* Exercise brief: Beginning with the first line of the data below, reproduce every line unchanged, ending with the line that holds "CAP_GROOVE_FLOOR = (0.12, 0.34)".

(CAD and scene scripts)
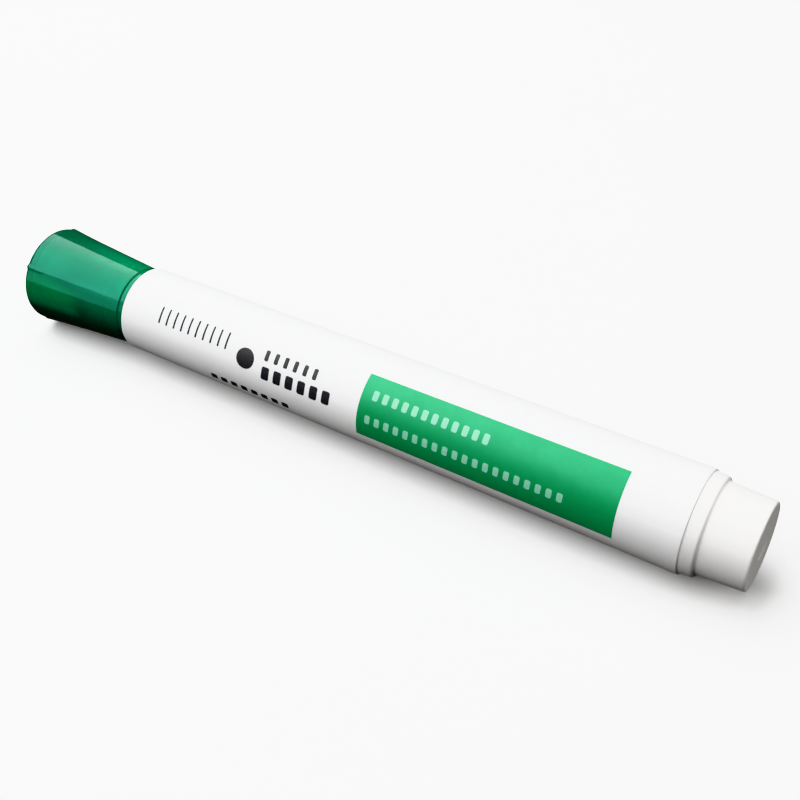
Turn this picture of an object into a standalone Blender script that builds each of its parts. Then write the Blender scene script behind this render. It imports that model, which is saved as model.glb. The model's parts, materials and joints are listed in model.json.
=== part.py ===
"""Whiteboard marker, capped, lying along X with its cap towards -X.

Metres, +Z up. The origin is on the floor under the middle of the marker.
Lengths below are in millimetres. "Station" means distance from the cap's closed end along the axis.
"""
import bpy
import math
from mathutils import Vector

MM = 0.001

# ---- overall -------------------------------------------------------------
LENGTH = 136.15          # closed end of the cap to the end face of the tail plug
SEGMENTS = 72            # facets round each outer wall
HALF_STEP = math.pi / SEGMENTS

# ---- cap -----------------------------------------------------------------
CAP_LENGTH = 22.0
CAP_END_R = 8.60         # body radius at the closed end, between the ridges
CAP_NECK_R = 7.04        # body radius where it stops at the ring groove
CAP_EDGE_R = 0.9         # rounding of the closed end
CAP_GROOVE_X = 20.85
CAP_GROOVE_R = 6.76
CAP_GROOVE_FLOOR = (0.12, 0.34)   # first and last place of the groove's floor, from CAP_GROOVE_X
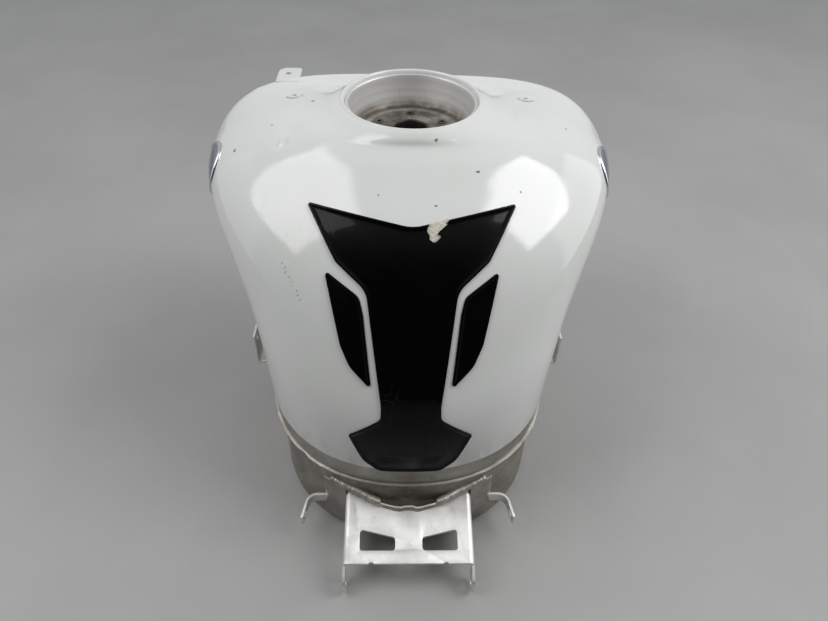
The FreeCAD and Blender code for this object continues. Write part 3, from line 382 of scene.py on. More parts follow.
def rear_wall(x, z):
    """y of the pan's rear wall at a place across and a height."""
    centre, half, _, _, power, _ = RINGS[0, :6]
    reach = PAN_FOOT_REACH - PAN_DRAFT * z
    return centre - reach * (1 - np.abs(x / (half - PAN_INSET)) ** power) ** (1 / power)


# ---- Cutters ----

TUNNEL_REAR = (-116.0, 100.0, 250.0)   # y, half width, top
TUNNEL_FRONT = (140.0, 66.0, 262.0)
RECESS = (58.0, -226.0, 36.0, 24.0)    # half width, rear y, top, corner radius
DEEP = -60.0


def tunnel_cutter():
    """The space over the frame, grown by the sheet's thickness."""
    rows = []
    for y, half, top in (TUNNEL_REAR, TUNNEL_FRONT):
        half += WALL
        top += WALL
        y = y - WALL if y == TUNNEL_REAR[0] else y
        turns = np.linspace(0, math.pi, 49)
        x = np.concatenate([half * np.cos(turns), [-half, half]])
        z = np.concatenate([top - half + half * np.sin(turns), [DEEP, DEEP]])
        rows.append(np.stack([x, np.full(len(x), y), z], axis=-1))
    return lofted("tunnel_cutter", rows)


def recess_cutter():
    half, rear, top, corner = RECESS
    half += WALL
    rear -= WALL
    corner += WALL
    outline = rounded([(-half, rear, corner), (half, rear, corner),
                       (half, TUNNEL_REAR[0], 1), (-half, TUNNEL_REAR[0], 1)], 12)
    return prism("recess_cutter", outline, DEEP, top + WALL, seen_from_above)


# ---- Upper shell ----

SHOULDER_DENT = (-114.0, -44.0, 365.0, 17.0, 1.6)   # x, y, z, radius, depth
SMALL_DENTS = [
    SHOULDER_DENT,
    (-165.0, 73.0, 355.0, 8.0, -0.6),
    (-62.0, -196.0, 262.0, 16.0, 0.15),
    (118.0, 8.0, 362.0, 22.0, 0.18),
]
CRESCENT = (-121.3, -56.8, 4.6, 2.0, 1.6)           # x, y, radius, half width, depth
INSERT_PLACE = (8.35, math.radians(16.7))           # ring, angle
DISH_R = 10.5
DISH_DEPTH = 0.7
DISH_EDGE = 2.2
SEAT_R = 8.1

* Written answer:
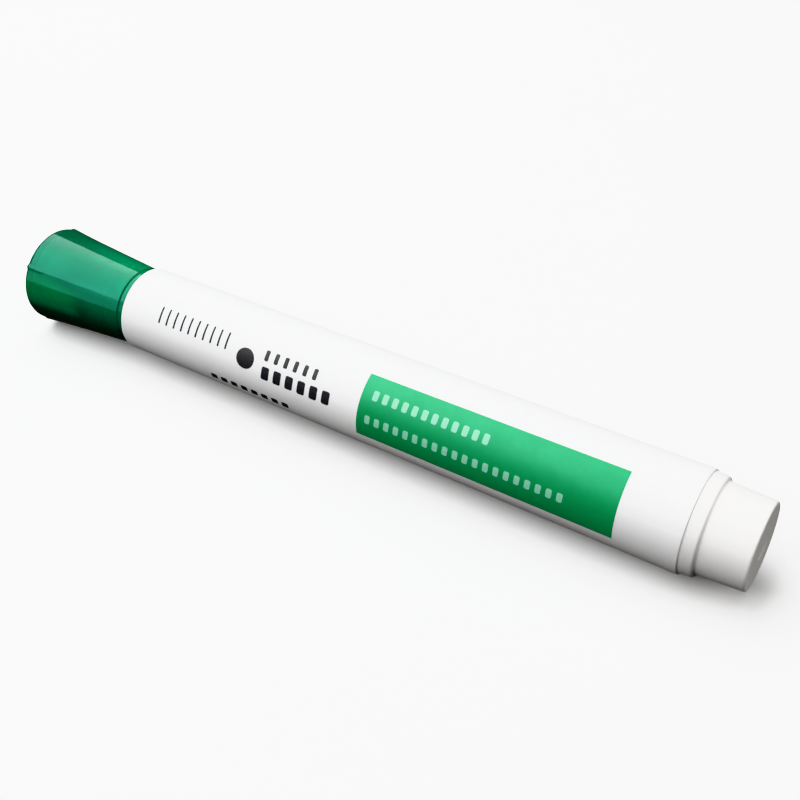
Turn this picture of an object into a standalone Blender script that builds each of its parts. Then write the Blender scene script behind this render. It imports that model, which is saved as model.glb. The model's parts, materials and joints are listed in model.json.
=== part.py ===
"""Whiteboard marker, capped, lying along X with its cap towards -X.

Metres, +Z up. The origin is on the floor under the middle of the marker.
Lengths below are in millimetres. "Station" means distance from the cap's closed end along the axis.
"""
import bpy
import math
from mathutils import Vector

MM = 0.001

# ---- overall -------------------------------------------------------------
LENGTH = 136.15          # closed end of the cap to the end face of the tail plug
SEGMENTS = 72            # facets round each outer wall
HALF_STEP = math.pi / SEGMENTS

# ---- cap -----------------------------------------------------------------
CAP_LENGTH = 22.0
CAP_END_R = 8.60         # body radius at the closed end, between the ridges
CAP_NECK_R = 7.04        # body radius where it stops at the ring groove
CAP_EDGE_R = 0.9         # rounding of the closed end
CAP_GROOVE_X = 20.85
CAP_GROOVE_R = 6.76
CAP_GROOVE_FLOOR = (0.12, 0.34)   # first and last place of the groove's floor, from CAP_GROOVE_X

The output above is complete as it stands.